Giustizia in educazione/4. La scuola inclusiva non boccia nessuno

Nella sua introduzione alla sessione del convegno che si è occupata della formazione dei docenti il direttore di Tuttoscuola, Giovanni Vinciguerra, ha rilanciato con forza la proposta, già prospettata dalla rivista negli anni scorsi, che vengano assunte iniziative volte a modificare radicalmente la prassi, assai diffusa tra i docenti italiani, che prevede quasi automaticamente la bocciatura in caso di mancato raggiungimento da parte dello studente di un livello di prestazione standard, o comunque considerato come la soglia minima accettabile.

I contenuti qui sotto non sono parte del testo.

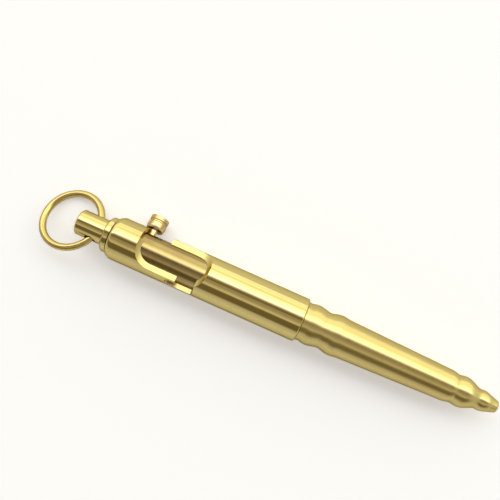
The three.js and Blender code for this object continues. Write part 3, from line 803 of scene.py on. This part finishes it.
def refill():
    """The refill: tube, adaptor, point, ball and ink, all on one body."""
    ball = refill_end - BALL_RADIUS
    ball_angles = [pi * k / BALL_STEPS for k in range(BALL_STEPS + 1)]
    parts = [
        ("refill_tube_extruded", "refill_tube", tube_plastic, "refill_plastic",
         [(refill_start, TUBE_BORE), (refill_start, TUBE_RADIUS), (SHOULDER_START, TUBE_RADIUS),
          (SHOULDER_START, REFILL_SHOULDER), (SHOULDER_END, REFILL_SHOULDER), (SHOULDER_END, TUBE_RADIUS),
          (tube_end, TUBE_RADIUS), (tube_end, TUBE_BORE), (refill_start, TUBE_BORE)]),
        ("refill_point_holder_turned", "refill_point_holder", refill_brass, "refill_brass",
         [(HOLDER_START, 0), (HOLDER_START, HOLDER_STEM), (tube_end, HOLDER_STEM), (tube_end, HOLDER_RADIUS),
          (HOLDER_BODY_END, HOLDER_RADIUS), (HOLDER_END, HOLDER_NOSE), (HOLDER_END, POCKET_RADIUS),
          (POCKET_START, POCKET_RADIUS), (POCKET_START, 0)]),
        ("refill_point_turned", "refill_point", nickel_silver, "point_metal",
         [(POCKET_START, 0), (POCKET_START, POINT_STEM), (HOLDER_END, POINT_STEM), (HOLDER_END, POINT_RADIUS),
          (ball + POINT_FRONT, POINT_LIP), (ball + POINT_FRONT, POINT_BORE), (ball - POINT_BACK, POINT_BORE),
          (ball - POINT_BACK, 0)]),
        ("writing_ball_lapped", "writing_ball", carbide, "ball_metal",
         [(ball - BALL_RADIUS * cos(a), BALL_RADIUS * sin(a)) for a in ball_angles]),
        ("ink_column_paste", "ink_column", ink_paste, "ink",
         [(INK_START, 0), (INK_START, INK_RADIUS), (HOLDER_START, INK_RADIUS), (HOLDER_START, 0)]),
    ]
    for name, stands_for, material, slot, outline in parts:
        shape = outline if slot == "ball_metal" else eased(outline, REFILL_EASE)
        piece = finished(name, revolved(shape, REFILL_SIDES), material)
        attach(piece, "refill")
        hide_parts(stands_for)


# The wire's middle runs from the refill's shoulder to the step inside the nose.
SPRING_START, SPRING_END = 84.25, 107.75
SPRING_WIRE_SIDES = 10
COIL = {"Steps": 24, "Turns": 12.0, "Coil Radius": 2.0, "Wire Radius": 0.2,
        "Length": SPRING_END - SPRING_START}


def coil_tree(sizes):
    """A round wire wound along z, starting at z = 0."""
    tree, given, out = tree_for("return_coil", sizes)
    size = given.outputs
    path = node(tree, "GeometryNodeCurveSpiral", Resolution=size["Steps"], Rotations=size["Turns"],
                Start_Radius=size["Coil Radius"], End_Radius=size["Coil Radius"], Height=size["Length"])
    wire = node(tree, "GeometryNodeCurvePrimitiveCircle", Resolution=SPRING_WIRE_SIDES,
                Radius=size["Wire Radius"])
    swept = node(tree, "GeometryNodeCurveToMesh", Curve=path.outputs[0], Profile_Curve=wire.outputs[0],
                 Fill_Caps=True)
    real = node(tree, "GeometryNodeRealizeInstances", Geometry=swept.outputs[0])
    dressed = node(tree, "GeometryNodeSetMaterial", Geometry=real.outputs[0], Material=spring_steel)
    tree.links.new(dressed.outputs[0], out.inputs[0])
    return tree


def return_spring():
    """The coil round the refill, reaching from the refill's shoulder to the step in the nose."""
    mesh = grow("coil", bpy.data.meshes.new("seed"), coil_tree(COIL), COIL)
    mesh.transform(Matrix.Translation((SPRING_START, 0, 0)) @ Matrix.Rotation(pi / 2, 4, "Y"))
    piece = finished("return_spring_coil", mesh, spring_steel)
    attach(piece, "body")
    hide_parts("return_spring")
    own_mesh(piece)


barrel()
tail_cap()
key_ring()
bolt()
handle_screw()
nose_section()
refill()
return_spring()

Sarebbe utile, a tale proposito, e lo si potrebbe fare anche a normativa invariata, proporre l’approccio metodologico, utilizzato con successo nelle esperienze di integrazione in Italia, di una esplicita personalizzazione degli obiettivi formativi, valorizzando le attitudini e le potenzialità individuali e registrando a verbale, senza negarle o occultarle, le limitate performance raggiunte dallo studente in una o più discipline. L’attuale obbligo del sei in tutte le materie ai fini della promozione sarebbe rispettato, in caso di prestazioni limitate, dando a quel voto un valore di attestazione del raggiungimento di un obiettivo personale, o personalizzato, e non di uno standard prestazionale collettivo, impersonale.

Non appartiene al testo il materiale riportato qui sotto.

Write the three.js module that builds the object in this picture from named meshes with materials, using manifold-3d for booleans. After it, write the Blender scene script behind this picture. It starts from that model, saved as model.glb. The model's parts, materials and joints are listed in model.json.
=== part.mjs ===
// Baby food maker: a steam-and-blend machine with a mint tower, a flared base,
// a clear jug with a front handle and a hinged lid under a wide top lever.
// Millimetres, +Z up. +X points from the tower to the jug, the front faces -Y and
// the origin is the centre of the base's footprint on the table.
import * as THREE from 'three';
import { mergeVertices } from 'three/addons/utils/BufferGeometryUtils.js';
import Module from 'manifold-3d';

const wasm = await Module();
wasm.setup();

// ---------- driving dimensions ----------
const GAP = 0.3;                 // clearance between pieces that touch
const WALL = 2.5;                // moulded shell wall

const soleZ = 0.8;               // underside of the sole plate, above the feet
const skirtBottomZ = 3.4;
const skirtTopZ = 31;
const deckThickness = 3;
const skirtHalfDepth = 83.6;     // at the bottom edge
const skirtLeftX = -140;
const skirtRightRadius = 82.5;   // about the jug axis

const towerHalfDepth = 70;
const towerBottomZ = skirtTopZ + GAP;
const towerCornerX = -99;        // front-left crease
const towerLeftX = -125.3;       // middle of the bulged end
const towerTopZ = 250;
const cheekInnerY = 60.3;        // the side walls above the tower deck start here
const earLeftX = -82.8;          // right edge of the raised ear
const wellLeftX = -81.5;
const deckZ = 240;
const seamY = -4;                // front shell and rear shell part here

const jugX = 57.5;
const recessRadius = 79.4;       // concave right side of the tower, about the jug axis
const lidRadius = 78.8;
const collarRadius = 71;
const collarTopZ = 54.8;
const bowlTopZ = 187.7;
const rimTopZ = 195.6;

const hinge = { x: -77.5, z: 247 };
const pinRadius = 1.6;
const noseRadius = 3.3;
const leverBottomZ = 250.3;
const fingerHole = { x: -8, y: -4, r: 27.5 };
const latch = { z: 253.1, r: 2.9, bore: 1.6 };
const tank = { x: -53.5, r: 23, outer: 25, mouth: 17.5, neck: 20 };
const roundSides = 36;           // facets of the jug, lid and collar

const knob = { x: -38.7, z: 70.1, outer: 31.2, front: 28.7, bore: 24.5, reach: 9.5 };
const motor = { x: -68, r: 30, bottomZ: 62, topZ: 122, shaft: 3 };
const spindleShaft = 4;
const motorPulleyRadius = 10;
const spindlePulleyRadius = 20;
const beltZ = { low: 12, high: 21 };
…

Una provocazione? Un’utopia? Forse, ma sarebbe meglio comunque mantenere dentro il sistema di istruzione un numero anche consistente di alunni con alcune gravi insufficienze piuttosto che escluderli condannandoli a un destino di marginalità economica e sociale.

Il costo sociale, e nel medio-lungo periodo anche economico, dell’esclusione (in termini di più difficile occupabilità, interventi assistenziali, propensione all’illegalità, come sottolineato anche in più occasioni dal governatore Ignazio Visco) è incomparabilmente più elevato del vantaggio (ma lo sarebbe?) di salvaguardare una astratta idea di ‘rigore’ nei processi formativi.

La strategia dell’inclusione, per dirla con le parole del prof. Italo Fiorin, esige che “la didattica trasmissiva ancora largamente prevalente (debba) cedere il posto ad una didattica che aiuti a sviluppare pensiero critico, creativo, capace di fronteggiare la complessità dei problemi che si presentano e si presenteranno, capace di fare i conti con l’incertezza e l’inedito”. Ma “questa educazione al pensiero non può riguardare solo pochi fortunati, deve riguardare tutti. Questa è la frontiera da raggiungere, la sfida più difficile”.

L’inclusione, insomma, o riguarda tutti, o non c’è.